**Job**
Reproduce only the lines of the material below that start at the line containing "# Bright guard" and stop at the line containing "obj.data.transform(world)". Keep both end lines.

-- start of Information shown --

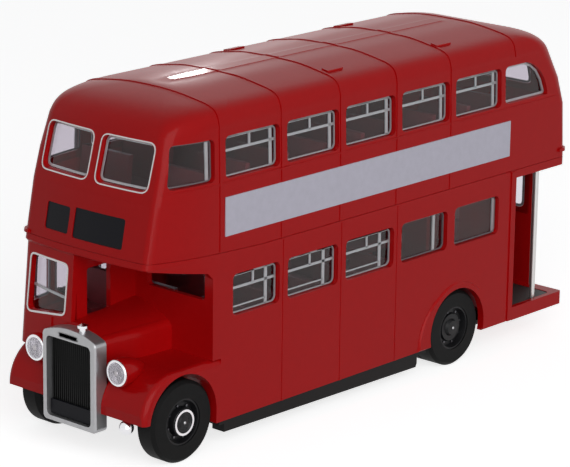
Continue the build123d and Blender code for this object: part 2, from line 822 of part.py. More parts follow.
with BuildPart() as platform_pole:
    with Locations((pole_x, pole_y, (platform_top - 0.1 + 32.1) / 2)):
        Cylinder(pole_r, 32.1 - platform_top + 0.1)
save(platform_pole.part, "platform_pole")
with BuildPart() as rear_rail:
    add(
        box_between(
            (-52.1, platform_edge_y, platform_top),
            (-51.3, platform_edge_y + 0.4, platform_head),
        )
    )
save(rear_rail.part, "rear_rail")

# Cab: a floor over the offside wing, a seat, a steering column and its wheel
with BuildPart() as cab_floor:
    add(inner_walls)
    add(
        box_between((bulkhead_x, -20, wing_top), (60, cab_wall_y - wall, wing_top + 0.8)),
        mode=Mode.INTERSECT,
    )
save(cab_floor.part, "cab_floor")
with BuildPart() as driver_seat:
    with BuildSketch(Plane.XZ.offset(5.2)):
        with BuildLine():
            Polyline(
                (41.6, wing_top + 0.8),
                (42.6, 18.8),
                (42.6, 20.2),
                (38.8, 19.8),
                (38.0, 25.0),
                (37.1, 25.0),
                (37.9, wing_top + 0.8),
                close=True,
            )
        make_face()
    extrude(amount=5.6)
save(driver_seat.part, "driver_seat")
steer_tilt = 32
wheel_hub = (43.9, -8.0, 22.0)
column_plane = Plane(origin=wheel_hub, z_dir=(-sin(radians(steer_tilt)), 0, cos(radians(steer_tilt))))
with BuildPart() as steering_wheel:
    with BuildSketch(column_plane):
        Circle(2.6)
        Circle(2.15, mode=Mode.SUBTRACT)
        with PolarLocations(1.25, 3):
            Rectangle(2.3, 0.35)
        Circle(0.5)
    extrude(amount=0.4)
    with BuildSketch(column_plane):
        Circle(0.35)
    extrude(amount=-9)
    add(box_between((36, -14, 0), (60, -2, wing_top + 0.8)), mode=Mode.SUBTRACT)
save(steering_wheel.part, "steering_wheel")

# Base: a plate cut away at the wheels, with axle bearings and two blind screw bosses
screw_x = (27.0, -7.0)
screw_r = 1.1
screw_boss_r = 2.2
bearing_y = (2.6, 4.4)
with BuildPart() as baseplate:
    add(box_between((partition_x, -11.0, base_bottom), (34.6, 11.0, base_top)))
    add(box_between((rear_axle_x + 7.4, -14.6, base_bottom), (34.6, 14.6, base_top)))
    add(box_between((33.0, -4.4, base_top), (44.6, 4.4, base_top + 0.9)))
    for side in (-1, 1):
        low, high = sorted((side * 6.4, side * 15))
        add(
            box_between((rear_axle_x - 7.4, low, 0), (rear_axle_x + 7.4, high, 10)),
            mode=Mode.SUBTRACT,
        )
    for axle_x in (front_axle_x, rear_axle_x):
        for side in (-1, 1):
            low, high = sorted((side * bearing_y[0], side * bearing_y[1]))
            add(box_between((axle_x - 1.7, low, base_top), (axle_x + 1.7, high, 8.2)))
        with Locations(Plane(origin=(axle_x, 0, wheel_r), z_dir=(0, 1, 0))):
            Cylinder(axle_r + axle_clearance, 30, mode=Mode.SUBTRACT)
    for x in screw_x:
        with Locations((x, 0, (base_top + 8.2) / 2)):
            Cylinder(screw_boss_r, 8.2 - base_top)
        with Locations((x, 0, base_bottom + 1.85)):
            Cylinder(screw_r, 3.7, mode=Mode.SUBTRACT)
save(baseplate.part, "baseplate")

# Rails along the skirts between the wheels, a little deeper at the rear
with BuildPart() as side_rails:
    for side in (-1, 1):
        with BuildSketch(Plane.XZ.offset(-side * 11.8)):
            with BuildLine():
                Polyline(
                    (33.1, base_bottom),
                    (33.1, 2.4),
                    (-13.4, 1.8),
                    (-13.7, 2.4),
                    (-13.7, base_bottom),
                    close=True,
                )
            make_face()
        extrude(amount=-side * 2.5)
save(side_rails.part, "side_rails")

# Mechanical parts moulded below the base: sump, gearbox, shaft, differential, tank and silencer
with BuildPart() as drive_line:
    add(box_between((34.8, -2.6, 3.2), (41.0, 2.6, base_top)))
    add(box_between((8.0, -2.4, 2.5), (18.0, 1.6, base_bottom)))
    with Locations(Plane(origin=(-3.0, -3.2, base_bottom - 0.4), z_dir=(1, 0, 0))):
        Cylinder(0.7, 27)
    with Locations((-22.5, -3.2, 3.1)):
        Box(5.0, 5.0, 1.6)
    with Locations((-1.0, 8.0, 3.0)):
        Box(12.0, 4.6, 1.8)
    with Locations((3.0, -9.0, 3.1)):
        Box(13.0, 4.6, 1.6)
    add(box_between((-60, -20, base_bottom), (34.6, 20, 20)), mode=Mode.SUBTRACT)
save(drive_line.part, "drive_line")

# Wheels: each axle, its rims and its tyres turn as one


def turned(profile):
    """A ring or disc turned from its half profile, as points of radius and distance outwards."""
    with BuildPart() as piece:
        with BuildSketch(Plane.XY):
            with BuildLine():
                Polyline(*profile, close=True)
            make_face()
        revolve(axis=Axis.Y)
    return piece.part


# Distances are from the inner face of the tyre, outwards
front_tyre = turned(
    [
        # radius, distance
        (rim_r, 0),
        (wheel_r - 0.5, 0),
        (wheel_r, 0.55),
        (wheel_r, tyre_width - 0.55),
        (wheel_r - 0.5, tyre_width),
        (rim_r, tyre_width),
    ]
)
# The twin tyres at the rear are one moulding with a groove
twin_tyre = turned(
    [
        (rim_r, 0),
        (wheel_r - 0.5, 0),
        (wheel_r, 0.55),
        (wheel_r, twin_width / 2 - 0.25),
        (wheel_r - 0.5, twin_width / 2),
        (wheel_r, twin_width / 2 + 0.25),
        (wheel_r, twin_width - 0.55),
        (wheel_r - 0.5, twin_width),
        (rim_r, twin_width),
    ]
)
front_rim = turned(
    [
        (0, 0.4),
        (rim_r, 0.4),
        (rim_r, tyre_width - 0.15),
        (rim_r - 0.3, tyre_width - 0.15),
        (3.05, tyre_width - 0.95),
        (2.4, tyre_width - 0.8),
        (2.15, tyre_width + 0.1),
        (1.2, tyre_width + 0.1),
        (0.9, tyre_width + 0.3),
        (0, tyre_width + 0.35),
    ]
)
rear_rim = turned(
    [
        (0, 0.4),
        (rim_r, 0.4),
        (rim_r, twin_width - 0.15),
        (rim_r - 0.3, twin_width - 0.15),
        (3.1, twin_width - 1.1),
        (2.5, twin_width - 1.1),
        (2.3, twin_width - 0.7),
        (1.5, twin_width - 0.7),
        (1.2, twin_width - 0.25),
        (0, twin_width - 0.2),
    ]
)
wheel_sets = [
    # end, axle x, tyre width, tyre, its name, rim
    ("front", front_axle_x, tyre_width, front_tyre, "tyre", front_rim),
    ("rear", rear_axle_x, twin_width, twin_tyre, "tyres", rear_rim),
]
for end, axle_x, width, tyre, tyre_name, rim in wheel_sets:
    with BuildPart() as axle:
        with Locations(Plane(origin=(axle_x, 0, wheel_r), z_dir=(0, 1, 0))):
            Cylinder(axle_r, 2 * axle_half)
    save(axle.part, f"{end}_axle")
    for hand, side, turn in (("nearside", 1, 0), ("offside", -1, 180)):
        place = Location((axle_x, side * (tyre_outer_y - width), wheel_r), (0, 0, turn))
        save(tyre.moved(place), f"{end}_{hand}_{tyre_name}")
        with BuildPart() as rim_on_axle:
            add(rim.moved(place))
            add(axle.part, mode=Mode.SUBTRACT)
        save(rim_on_axle.part, f"{end}_{hand}_rim")

# Bright guard rings stand round the front hubs
with BuildPart() as nut_rings:
    for side in (-1, 1):
        with BuildSketch(Plane.XZ.offset(-side * (tyre_outer_y + 0.1))):
            with Locations((front_axle_x, wheel_r)):
                Circle(2.05)
                Circle(1.7, mode=Mode.SUBTRACT)
        extrude(amount=-side * 0.25)
save(nut_rings.part, "nut_guard_rings")
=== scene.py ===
import math

import bpy
import bmesh
from mathutils import Matrix, Vector
from mathutils.bvhtree import BVHTree


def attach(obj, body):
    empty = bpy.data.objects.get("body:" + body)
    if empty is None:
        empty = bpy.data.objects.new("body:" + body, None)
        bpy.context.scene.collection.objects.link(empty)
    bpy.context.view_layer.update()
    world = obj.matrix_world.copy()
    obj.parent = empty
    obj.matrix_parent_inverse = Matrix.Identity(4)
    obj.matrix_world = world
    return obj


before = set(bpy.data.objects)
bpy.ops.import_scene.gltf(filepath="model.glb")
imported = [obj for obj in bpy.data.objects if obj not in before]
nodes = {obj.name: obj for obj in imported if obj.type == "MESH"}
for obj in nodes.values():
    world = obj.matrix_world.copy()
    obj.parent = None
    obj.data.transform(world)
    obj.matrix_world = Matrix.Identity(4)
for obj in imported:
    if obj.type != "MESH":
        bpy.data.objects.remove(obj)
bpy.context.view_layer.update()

# Lengths below are in millimetres; the scene is in metres.
MM = 0.001

# Surface values shared by the materials
GRAIN_SCALE = 900.0
PAINT_IOR = 1.5
COAT_ROUGHNESS = 0.09
CLEAR_ROUGHNESS = 0.02
CLEAR_IOR = 1.45
CLEAR_TINT = (0.86, 0.84, 0.87, 1)
CLEAR_WAVE_SCALE = 60.0
CLEAR_WAVE_DEPTH = 0.000002

# How far strips and blocks are sunk into the skin that carries them
SINK = 0.05


# Materials

def new_material(name):
    """An empty node material and its tree, with a Principled shader joined to the output."""
    mat = bpy.data.materials.new(name)
    mat.use_nodes = True
    tree = mat.node_tree
    tree.nodes.clear()
    out = tree.nodes.new("ShaderNodeOutputMaterial")
    shader = tree.nodes.new("ShaderNodeBsdfPrincipled")
    tree.links.new(shader.outputs["BSDF"], out.inputs["Surface"])
    return mat, tree, shader


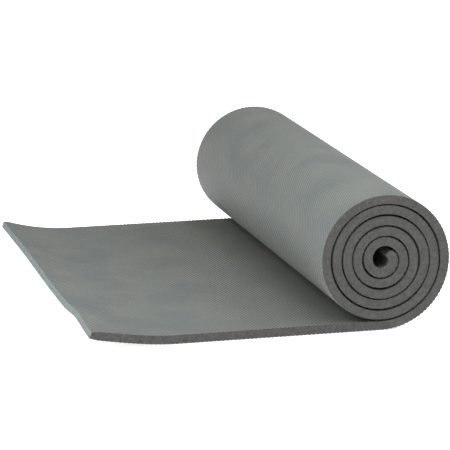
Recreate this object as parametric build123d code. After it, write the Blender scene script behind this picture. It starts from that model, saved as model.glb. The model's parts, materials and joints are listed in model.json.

-- end of Information shown --

**Reply to the task**
# Bright guard rings stand round the front hubs
with BuildPart() as nut_rings:
    for side in (-1, 1):
        with BuildSketch(Plane.XZ.offset(-side * (tyre_outer_y + 0.1))):
            with Locations((front_axle_x, wheel_r)):
                Circle(2.05)
                Circle(1.7, mode=Mode.SUBTRACT)
        extrude(amount=-side * 0.25)
save(nut_rings.part, "nut_guard_rings")
=== scene.py ===
import math

import bpy
import bmesh
from mathutils import Matrix, Vector
from mathutils.bvhtree import BVHTree


def attach(obj, body):
    empty = bpy.data.objects.get("body:" + body)
    if empty is None:
        empty = bpy.data.objects.new("body:" + body, None)
        bpy.context.scene.collection.objects.link(empty)
    bpy.context.view_layer.update()
    world = obj.matrix_world.copy()
    obj.parent = empty
    obj.matrix_parent_inverse = Matrix.Identity(4)
    obj.matrix_world = world
    return obj


before = set(bpy.data.objects)
bpy.ops.import_scene.gltf(filepath="model.glb")
imported = [obj for obj in bpy.data.objects if obj not in before]
nodes = {obj.name: obj for obj in imported if obj.type == "MESH"}
for obj in nodes.values():
    world = obj.matrix_world.copy()
    obj.parent = None
    obj.data.transform(world)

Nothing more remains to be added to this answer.